── Excerpted data

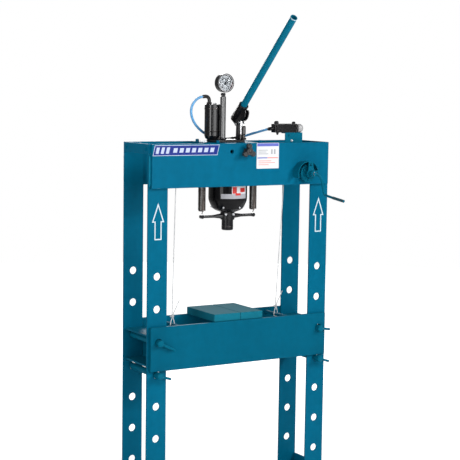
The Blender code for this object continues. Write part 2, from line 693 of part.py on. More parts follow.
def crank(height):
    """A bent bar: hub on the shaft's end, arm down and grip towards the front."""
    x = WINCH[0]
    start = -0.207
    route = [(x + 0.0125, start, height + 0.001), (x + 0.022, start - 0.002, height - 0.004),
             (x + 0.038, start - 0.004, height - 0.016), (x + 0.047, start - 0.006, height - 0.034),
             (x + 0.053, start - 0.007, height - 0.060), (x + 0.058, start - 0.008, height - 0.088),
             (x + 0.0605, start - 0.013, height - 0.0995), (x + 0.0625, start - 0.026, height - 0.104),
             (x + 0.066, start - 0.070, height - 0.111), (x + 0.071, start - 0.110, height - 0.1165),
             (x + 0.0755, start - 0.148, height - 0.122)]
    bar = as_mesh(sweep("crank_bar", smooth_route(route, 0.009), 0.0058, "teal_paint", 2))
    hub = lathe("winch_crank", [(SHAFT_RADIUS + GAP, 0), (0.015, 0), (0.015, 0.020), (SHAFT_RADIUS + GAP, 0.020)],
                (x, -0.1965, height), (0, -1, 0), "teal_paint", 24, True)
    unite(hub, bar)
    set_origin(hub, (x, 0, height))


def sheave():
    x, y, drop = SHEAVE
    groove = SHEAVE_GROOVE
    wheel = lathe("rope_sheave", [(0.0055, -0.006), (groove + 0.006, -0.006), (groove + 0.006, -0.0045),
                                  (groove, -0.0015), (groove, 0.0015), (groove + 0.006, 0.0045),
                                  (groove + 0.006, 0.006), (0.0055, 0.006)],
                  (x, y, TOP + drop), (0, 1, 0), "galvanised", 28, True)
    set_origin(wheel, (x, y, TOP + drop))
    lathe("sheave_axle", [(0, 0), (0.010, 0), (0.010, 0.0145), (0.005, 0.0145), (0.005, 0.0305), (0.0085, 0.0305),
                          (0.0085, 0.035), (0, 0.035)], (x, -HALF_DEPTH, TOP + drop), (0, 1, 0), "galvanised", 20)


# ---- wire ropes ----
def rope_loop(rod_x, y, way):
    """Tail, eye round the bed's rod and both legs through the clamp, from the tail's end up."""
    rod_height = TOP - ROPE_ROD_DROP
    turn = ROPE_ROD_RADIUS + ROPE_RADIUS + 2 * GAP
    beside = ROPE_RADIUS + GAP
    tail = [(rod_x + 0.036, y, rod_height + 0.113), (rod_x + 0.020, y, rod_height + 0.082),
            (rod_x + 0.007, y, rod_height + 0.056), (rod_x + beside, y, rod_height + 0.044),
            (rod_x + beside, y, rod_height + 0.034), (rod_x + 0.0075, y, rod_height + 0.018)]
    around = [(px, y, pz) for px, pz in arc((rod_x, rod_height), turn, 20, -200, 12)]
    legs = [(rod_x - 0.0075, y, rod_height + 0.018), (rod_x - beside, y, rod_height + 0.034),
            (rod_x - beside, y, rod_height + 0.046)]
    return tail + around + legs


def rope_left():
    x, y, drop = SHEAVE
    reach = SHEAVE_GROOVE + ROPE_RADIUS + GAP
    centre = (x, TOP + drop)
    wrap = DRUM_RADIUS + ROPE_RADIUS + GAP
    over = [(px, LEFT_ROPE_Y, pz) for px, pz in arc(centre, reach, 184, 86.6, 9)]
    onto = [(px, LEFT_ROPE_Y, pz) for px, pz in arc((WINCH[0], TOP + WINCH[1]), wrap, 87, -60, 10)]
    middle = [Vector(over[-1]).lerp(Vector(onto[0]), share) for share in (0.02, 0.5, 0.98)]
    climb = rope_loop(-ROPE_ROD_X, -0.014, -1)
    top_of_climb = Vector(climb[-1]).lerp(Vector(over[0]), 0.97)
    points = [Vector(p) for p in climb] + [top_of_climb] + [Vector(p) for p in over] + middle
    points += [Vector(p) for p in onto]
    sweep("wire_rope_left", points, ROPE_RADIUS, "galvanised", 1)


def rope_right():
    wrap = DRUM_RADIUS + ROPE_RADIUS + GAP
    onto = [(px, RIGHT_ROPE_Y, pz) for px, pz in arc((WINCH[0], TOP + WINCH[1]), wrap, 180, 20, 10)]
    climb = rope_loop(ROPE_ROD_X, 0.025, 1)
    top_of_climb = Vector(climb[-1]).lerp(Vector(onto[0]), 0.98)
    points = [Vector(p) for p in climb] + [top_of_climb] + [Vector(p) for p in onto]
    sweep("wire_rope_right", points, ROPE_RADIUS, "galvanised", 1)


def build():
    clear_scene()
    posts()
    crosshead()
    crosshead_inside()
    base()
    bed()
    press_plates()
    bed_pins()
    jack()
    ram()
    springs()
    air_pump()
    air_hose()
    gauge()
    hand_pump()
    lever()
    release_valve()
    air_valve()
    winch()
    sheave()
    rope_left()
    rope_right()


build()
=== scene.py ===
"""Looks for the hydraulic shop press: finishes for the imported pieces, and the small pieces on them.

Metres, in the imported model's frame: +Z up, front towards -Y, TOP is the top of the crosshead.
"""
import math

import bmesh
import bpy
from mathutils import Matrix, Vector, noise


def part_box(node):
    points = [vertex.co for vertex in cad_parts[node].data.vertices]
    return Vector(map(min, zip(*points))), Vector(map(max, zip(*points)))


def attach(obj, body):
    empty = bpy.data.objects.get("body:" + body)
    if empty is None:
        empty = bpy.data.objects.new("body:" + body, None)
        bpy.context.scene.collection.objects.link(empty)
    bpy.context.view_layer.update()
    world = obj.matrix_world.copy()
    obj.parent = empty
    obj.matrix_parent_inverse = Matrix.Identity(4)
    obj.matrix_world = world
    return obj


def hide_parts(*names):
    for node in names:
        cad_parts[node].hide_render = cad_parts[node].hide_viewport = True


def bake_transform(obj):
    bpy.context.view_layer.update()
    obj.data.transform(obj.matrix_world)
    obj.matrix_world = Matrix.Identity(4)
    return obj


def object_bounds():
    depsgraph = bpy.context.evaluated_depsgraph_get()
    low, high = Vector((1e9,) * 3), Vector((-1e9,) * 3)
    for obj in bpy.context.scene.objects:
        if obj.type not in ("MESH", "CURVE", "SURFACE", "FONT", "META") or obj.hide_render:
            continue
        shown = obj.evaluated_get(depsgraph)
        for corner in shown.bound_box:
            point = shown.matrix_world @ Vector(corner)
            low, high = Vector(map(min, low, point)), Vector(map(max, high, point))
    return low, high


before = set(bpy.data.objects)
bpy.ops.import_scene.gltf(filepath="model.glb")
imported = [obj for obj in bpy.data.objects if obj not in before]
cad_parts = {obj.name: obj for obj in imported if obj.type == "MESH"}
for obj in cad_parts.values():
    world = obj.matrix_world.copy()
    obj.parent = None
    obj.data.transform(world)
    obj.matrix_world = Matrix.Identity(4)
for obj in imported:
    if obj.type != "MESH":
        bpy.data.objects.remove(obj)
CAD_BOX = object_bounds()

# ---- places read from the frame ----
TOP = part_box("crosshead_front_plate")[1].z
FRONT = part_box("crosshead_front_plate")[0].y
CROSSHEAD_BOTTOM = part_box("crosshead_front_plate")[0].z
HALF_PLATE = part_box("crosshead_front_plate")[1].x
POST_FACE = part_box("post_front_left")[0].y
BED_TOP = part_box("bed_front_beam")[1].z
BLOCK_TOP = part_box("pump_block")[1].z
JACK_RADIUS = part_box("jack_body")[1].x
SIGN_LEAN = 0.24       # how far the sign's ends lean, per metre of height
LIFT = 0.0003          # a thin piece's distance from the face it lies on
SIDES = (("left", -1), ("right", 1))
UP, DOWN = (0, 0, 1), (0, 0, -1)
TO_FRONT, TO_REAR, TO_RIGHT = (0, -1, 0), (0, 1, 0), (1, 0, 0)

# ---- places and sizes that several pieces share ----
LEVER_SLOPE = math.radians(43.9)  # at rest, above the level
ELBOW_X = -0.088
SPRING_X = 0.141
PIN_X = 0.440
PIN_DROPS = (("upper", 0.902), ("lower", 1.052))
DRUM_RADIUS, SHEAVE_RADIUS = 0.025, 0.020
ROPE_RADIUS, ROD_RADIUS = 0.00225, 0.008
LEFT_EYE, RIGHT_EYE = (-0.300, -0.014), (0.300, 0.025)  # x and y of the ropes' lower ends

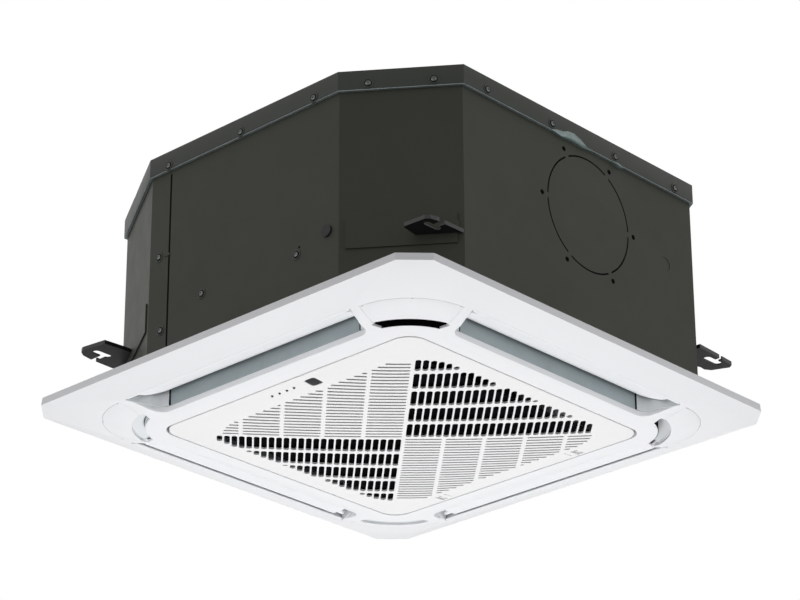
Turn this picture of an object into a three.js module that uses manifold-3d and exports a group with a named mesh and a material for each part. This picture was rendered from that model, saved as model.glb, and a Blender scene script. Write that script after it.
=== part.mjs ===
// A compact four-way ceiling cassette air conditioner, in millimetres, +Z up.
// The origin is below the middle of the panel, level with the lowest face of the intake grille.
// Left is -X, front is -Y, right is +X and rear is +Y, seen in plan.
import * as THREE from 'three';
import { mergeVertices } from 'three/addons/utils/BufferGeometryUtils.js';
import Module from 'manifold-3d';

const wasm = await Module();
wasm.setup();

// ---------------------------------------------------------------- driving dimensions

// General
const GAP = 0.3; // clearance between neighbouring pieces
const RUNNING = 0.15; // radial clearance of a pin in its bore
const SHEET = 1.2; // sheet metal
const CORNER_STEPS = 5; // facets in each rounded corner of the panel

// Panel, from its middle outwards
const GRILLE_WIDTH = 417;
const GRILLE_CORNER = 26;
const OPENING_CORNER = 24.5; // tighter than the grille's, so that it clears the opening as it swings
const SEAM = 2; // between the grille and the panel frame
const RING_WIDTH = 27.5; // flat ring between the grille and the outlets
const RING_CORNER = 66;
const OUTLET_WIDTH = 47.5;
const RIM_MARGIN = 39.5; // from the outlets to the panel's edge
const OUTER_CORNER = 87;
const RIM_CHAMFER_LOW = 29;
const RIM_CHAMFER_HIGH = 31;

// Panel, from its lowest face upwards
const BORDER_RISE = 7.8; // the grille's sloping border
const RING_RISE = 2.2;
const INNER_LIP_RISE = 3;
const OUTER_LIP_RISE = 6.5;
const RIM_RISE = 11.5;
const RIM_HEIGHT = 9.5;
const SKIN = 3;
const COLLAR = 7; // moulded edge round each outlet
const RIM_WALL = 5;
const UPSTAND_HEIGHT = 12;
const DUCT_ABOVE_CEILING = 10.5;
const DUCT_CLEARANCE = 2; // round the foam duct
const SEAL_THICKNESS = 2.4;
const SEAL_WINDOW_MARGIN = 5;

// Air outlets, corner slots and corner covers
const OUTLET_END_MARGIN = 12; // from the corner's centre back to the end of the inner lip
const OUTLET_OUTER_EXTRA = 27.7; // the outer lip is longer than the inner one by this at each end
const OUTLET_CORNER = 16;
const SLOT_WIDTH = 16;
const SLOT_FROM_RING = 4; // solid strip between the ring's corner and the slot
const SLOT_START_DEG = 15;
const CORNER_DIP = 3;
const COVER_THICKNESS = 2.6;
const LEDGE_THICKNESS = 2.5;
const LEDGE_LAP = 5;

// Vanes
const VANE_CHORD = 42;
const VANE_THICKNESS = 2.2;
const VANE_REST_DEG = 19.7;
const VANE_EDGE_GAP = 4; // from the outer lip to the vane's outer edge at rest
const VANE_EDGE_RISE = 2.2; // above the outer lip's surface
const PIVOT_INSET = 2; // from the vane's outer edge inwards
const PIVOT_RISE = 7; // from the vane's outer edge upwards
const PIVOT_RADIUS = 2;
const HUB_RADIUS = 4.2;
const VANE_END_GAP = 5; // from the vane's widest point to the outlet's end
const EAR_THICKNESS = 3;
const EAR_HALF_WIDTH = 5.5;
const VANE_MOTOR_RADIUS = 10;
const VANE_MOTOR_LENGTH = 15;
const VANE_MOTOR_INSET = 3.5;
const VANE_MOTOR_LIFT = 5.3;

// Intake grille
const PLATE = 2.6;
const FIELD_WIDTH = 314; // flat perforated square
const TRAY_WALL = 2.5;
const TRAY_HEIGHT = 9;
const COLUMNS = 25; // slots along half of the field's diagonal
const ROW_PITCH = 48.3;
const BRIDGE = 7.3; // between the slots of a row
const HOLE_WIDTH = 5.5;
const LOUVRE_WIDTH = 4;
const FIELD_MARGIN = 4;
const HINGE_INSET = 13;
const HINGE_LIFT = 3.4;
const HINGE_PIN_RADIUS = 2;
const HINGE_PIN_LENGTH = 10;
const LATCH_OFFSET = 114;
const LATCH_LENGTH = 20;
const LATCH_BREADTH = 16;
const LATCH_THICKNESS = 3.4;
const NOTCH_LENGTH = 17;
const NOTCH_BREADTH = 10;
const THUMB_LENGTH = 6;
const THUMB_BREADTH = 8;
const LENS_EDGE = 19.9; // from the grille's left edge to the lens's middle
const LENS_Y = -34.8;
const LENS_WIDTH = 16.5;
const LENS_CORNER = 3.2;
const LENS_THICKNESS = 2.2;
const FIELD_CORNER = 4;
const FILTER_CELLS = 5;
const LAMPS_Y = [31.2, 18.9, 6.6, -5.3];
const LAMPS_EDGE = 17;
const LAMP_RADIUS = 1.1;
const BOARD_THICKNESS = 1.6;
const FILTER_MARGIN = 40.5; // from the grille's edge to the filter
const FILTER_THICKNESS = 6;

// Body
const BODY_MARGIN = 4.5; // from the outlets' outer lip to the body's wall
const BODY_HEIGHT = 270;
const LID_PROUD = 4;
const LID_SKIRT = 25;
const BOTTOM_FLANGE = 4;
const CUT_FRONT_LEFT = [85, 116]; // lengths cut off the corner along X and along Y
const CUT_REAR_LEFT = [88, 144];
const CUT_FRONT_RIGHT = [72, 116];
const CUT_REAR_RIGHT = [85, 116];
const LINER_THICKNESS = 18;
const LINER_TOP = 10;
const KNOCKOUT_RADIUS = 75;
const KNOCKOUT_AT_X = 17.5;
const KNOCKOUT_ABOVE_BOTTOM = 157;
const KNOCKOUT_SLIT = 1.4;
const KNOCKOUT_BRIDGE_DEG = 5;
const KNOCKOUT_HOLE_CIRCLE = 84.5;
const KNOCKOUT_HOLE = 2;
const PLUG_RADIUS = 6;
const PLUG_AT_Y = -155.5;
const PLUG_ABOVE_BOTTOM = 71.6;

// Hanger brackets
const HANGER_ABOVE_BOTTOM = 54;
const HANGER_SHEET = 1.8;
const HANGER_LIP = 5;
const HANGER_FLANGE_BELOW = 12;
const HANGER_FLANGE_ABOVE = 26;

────

Lines from the records above that hold "points" are the ones to list.

▶ **Answer**
    points = [Vector(p) for p in climb] + [top_of_climb] + [Vector(p) for p in over] + middle
    points += [Vector(p) for p in onto]
    sweep("wire_rope_left", points, ROPE_RADIUS, "galvanised", 1)
    points = [Vector(p) for p in climb] + [top_of_climb] + [Vector(p) for p in onto]
    sweep("wire_rope_right", points, ROPE_RADIUS, "galvanised", 1)
    points = [vertex.co for vertex in cad_parts[node].data.vertices]
    return Vector(map(min, zip(*points))), Vector(map(max, zip(*points)))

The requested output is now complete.